When wave energy is output from the wave energy generator 130, force is applied to the micro element on the jig 310, as described above. By the force and direction applied to the micro element by the wave energy, the micro element moves in an intaglio pattern of the cartridge 120 and settles in an intaglio that matches the shape of the micro element.

According to an embodiment, the jig 310 may have a circular shape. For example, the jig 310 is circular with a diameter of 70 mm. A middle region 316 may be formed in a circular shape. For example, the middle region 316 may be formed in a circular shape with a diameter of 58 mm. A hole 312 may be formed as a rectangle disposed below the middle region 316. For example, the hole 312 may be formed in a square shape having one side of 20 mm. According to an embodiment, the cartridge 120 may be mounted in a hole 312.

According to an embodiment, an inlet region 314 may be formed to a depth of 20 mm.
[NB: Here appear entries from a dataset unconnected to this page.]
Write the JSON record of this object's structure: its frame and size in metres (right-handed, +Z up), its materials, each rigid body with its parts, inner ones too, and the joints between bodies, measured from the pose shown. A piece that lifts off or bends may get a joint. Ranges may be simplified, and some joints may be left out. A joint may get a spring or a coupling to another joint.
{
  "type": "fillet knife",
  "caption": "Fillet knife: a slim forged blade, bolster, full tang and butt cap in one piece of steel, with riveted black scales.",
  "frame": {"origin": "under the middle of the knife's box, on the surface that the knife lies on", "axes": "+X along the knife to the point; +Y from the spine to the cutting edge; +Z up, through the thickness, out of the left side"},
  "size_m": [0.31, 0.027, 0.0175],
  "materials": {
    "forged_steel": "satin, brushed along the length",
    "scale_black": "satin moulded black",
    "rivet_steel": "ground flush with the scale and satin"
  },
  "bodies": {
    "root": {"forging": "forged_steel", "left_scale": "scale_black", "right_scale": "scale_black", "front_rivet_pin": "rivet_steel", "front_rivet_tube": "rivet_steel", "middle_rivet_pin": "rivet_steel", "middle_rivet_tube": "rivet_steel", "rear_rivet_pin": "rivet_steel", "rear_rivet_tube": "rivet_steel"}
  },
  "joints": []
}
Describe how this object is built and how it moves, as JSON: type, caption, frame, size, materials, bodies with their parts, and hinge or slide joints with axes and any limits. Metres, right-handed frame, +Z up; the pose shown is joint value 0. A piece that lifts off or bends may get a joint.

The inlet region 314 may be formed by a partition wall having a thickness of 3 mm. The middle region 316 may be formed to a depth of less than 1 mm. The middle region 316 may be formed by a partition wall having a thickness of 6 mm. The hole 312 may be formed to a depth of less than 1 mm. The hole 312 may be formed by a partition wall having a thickness of 25 mm. A discharge region 318 may be formed by a partition wall having a thickness of 5 mm.

FIG. 4 is a diagram illustrating the structures of a wave energy generator and a jig according to an embodiment.

According to an embodiment, the element transfer device 100 includes a plurality of wave energy generators 130a and 130b and a jig 310. For example, the element transfer device 100 may include two or four wave energy generators 130a and 130b.

The jig 310 is in contact with the plurality of wave energy generators 130a and 130b and is disposed in a space between the wave energy generators 130a and 130b. The jig 310 may be supported and fixed by the plurality of wave energy generators 130a and 130b. For example, the jig 310 may be supported and fixed by support structures 132a and 132b respectively formed on upper surfaces of the plurality of wave energy generators 130a and 130b.

According to an embodiment, the jig 310 may have a structure in which the inlet region 314, the middle region 316, the hole 312, and the discharge region 318 are formed in order from top to bottom, as shown in FIG. 3.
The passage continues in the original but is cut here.